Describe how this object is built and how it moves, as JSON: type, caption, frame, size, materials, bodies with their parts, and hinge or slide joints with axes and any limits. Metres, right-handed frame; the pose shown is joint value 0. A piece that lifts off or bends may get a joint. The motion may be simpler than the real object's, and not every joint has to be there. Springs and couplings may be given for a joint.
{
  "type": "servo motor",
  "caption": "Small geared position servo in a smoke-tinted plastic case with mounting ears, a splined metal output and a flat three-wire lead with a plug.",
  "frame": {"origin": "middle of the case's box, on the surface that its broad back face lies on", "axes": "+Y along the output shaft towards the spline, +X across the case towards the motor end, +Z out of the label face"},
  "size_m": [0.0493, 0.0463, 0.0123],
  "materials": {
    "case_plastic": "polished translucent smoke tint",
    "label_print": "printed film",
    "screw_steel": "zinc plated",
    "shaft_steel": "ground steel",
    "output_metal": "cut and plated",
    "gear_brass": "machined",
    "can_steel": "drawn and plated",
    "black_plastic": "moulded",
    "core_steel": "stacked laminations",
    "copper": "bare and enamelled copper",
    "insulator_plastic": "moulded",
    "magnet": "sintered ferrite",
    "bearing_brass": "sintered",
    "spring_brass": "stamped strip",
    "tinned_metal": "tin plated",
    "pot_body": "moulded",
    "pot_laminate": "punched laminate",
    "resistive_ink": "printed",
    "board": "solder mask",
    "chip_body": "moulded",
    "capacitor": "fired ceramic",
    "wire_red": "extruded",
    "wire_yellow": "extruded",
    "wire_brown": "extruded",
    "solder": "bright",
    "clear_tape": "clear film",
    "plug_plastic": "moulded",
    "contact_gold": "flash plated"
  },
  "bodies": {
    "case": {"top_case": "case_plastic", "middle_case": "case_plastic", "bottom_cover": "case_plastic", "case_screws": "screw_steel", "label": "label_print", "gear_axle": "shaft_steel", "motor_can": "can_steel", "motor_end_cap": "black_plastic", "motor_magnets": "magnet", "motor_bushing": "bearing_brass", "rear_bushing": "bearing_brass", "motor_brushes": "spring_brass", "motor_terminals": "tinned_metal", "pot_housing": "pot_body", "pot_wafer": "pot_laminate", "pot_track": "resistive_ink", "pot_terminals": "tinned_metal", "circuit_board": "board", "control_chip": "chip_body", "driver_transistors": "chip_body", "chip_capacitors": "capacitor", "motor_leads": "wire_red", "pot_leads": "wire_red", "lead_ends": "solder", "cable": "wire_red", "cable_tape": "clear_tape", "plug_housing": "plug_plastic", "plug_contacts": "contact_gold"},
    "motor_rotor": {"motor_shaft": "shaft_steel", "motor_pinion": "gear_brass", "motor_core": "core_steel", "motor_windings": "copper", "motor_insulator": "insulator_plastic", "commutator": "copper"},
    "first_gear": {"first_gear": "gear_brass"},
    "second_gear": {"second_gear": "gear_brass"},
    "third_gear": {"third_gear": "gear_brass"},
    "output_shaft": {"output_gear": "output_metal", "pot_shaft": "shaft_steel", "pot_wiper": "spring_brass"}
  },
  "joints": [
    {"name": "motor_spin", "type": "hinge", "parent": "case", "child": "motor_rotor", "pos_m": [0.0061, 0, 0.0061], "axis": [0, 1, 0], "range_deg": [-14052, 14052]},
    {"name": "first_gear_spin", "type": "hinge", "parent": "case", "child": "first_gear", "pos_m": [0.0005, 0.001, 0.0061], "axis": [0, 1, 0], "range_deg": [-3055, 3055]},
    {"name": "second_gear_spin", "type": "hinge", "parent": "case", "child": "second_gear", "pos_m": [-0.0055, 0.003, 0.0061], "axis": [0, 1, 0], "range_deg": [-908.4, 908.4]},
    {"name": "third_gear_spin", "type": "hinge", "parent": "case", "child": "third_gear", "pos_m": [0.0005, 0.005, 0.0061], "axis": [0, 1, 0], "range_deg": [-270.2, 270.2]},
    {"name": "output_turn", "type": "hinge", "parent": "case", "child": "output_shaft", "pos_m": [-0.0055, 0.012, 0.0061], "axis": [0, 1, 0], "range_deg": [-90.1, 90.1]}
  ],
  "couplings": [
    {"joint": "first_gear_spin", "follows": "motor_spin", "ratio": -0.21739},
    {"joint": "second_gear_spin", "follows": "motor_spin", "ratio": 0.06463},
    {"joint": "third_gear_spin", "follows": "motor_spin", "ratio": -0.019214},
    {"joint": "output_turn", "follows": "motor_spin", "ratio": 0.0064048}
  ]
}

————————

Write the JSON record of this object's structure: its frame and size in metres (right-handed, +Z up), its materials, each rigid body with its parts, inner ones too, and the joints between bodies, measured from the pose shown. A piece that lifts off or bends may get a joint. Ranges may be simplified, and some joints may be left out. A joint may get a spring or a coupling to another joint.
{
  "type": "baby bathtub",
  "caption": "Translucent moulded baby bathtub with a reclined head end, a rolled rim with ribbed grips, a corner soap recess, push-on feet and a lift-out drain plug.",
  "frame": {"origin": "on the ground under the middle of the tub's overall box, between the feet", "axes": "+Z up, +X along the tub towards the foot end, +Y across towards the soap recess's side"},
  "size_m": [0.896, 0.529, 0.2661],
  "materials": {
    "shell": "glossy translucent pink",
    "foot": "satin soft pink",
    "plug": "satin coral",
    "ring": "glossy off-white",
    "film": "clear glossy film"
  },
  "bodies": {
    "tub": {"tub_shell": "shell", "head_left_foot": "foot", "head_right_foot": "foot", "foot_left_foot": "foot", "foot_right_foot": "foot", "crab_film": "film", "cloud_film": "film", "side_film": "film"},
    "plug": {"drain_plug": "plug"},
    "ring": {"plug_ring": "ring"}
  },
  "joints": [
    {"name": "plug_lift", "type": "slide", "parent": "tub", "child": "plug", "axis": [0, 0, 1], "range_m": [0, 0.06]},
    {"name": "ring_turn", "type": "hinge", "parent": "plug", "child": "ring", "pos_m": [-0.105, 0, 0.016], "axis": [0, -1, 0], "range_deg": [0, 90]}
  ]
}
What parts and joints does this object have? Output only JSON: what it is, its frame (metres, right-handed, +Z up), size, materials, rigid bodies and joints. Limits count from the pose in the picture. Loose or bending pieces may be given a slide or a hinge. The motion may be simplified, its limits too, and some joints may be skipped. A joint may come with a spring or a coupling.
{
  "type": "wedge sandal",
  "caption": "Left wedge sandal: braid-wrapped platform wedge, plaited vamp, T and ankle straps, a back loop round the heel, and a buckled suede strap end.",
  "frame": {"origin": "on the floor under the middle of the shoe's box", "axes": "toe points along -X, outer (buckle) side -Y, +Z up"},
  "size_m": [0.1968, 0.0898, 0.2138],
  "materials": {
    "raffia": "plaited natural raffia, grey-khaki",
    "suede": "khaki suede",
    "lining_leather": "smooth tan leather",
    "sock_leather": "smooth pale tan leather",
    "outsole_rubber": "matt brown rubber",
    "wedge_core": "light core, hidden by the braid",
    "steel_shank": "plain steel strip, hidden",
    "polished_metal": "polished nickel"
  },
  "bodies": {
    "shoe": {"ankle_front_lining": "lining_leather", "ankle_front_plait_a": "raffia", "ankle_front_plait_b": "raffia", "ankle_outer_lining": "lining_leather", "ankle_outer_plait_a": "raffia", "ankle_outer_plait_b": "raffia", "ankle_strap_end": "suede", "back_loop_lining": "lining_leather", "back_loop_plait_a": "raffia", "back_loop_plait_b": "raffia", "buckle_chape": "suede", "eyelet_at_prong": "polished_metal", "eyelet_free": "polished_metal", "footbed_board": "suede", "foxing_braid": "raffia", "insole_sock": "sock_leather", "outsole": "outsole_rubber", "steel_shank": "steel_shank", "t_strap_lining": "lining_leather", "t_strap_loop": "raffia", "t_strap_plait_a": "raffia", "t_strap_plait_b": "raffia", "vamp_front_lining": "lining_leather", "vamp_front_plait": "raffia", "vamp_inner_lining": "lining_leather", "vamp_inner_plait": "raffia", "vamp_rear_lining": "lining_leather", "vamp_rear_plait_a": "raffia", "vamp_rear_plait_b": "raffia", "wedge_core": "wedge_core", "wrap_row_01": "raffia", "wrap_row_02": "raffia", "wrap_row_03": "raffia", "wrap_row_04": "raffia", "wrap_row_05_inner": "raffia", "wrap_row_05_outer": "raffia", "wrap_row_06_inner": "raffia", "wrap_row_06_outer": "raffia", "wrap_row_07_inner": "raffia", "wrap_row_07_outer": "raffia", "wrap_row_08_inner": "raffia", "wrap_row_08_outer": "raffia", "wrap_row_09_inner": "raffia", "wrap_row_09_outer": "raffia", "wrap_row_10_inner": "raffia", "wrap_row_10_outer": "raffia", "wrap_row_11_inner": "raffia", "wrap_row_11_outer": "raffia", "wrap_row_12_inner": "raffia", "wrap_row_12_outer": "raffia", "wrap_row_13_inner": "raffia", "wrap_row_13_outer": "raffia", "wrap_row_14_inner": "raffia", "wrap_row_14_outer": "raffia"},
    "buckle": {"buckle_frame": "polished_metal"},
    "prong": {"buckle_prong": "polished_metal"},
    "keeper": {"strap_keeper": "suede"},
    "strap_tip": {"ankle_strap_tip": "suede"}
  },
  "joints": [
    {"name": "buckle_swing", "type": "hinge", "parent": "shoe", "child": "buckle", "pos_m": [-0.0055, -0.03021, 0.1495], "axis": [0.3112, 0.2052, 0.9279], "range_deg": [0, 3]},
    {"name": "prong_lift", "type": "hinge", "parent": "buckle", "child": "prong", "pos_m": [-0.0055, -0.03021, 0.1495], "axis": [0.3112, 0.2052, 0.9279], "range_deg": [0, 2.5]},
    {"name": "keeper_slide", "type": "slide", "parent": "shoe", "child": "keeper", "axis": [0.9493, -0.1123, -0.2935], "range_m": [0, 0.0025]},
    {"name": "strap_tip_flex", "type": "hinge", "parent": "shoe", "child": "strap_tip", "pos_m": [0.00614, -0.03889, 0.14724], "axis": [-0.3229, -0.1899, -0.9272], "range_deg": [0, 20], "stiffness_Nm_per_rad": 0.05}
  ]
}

————————

**WORK TO DO**
What is the number of lines in the listing that include the word "caption"? Give that number and nothing else.

**THE REPLY**
4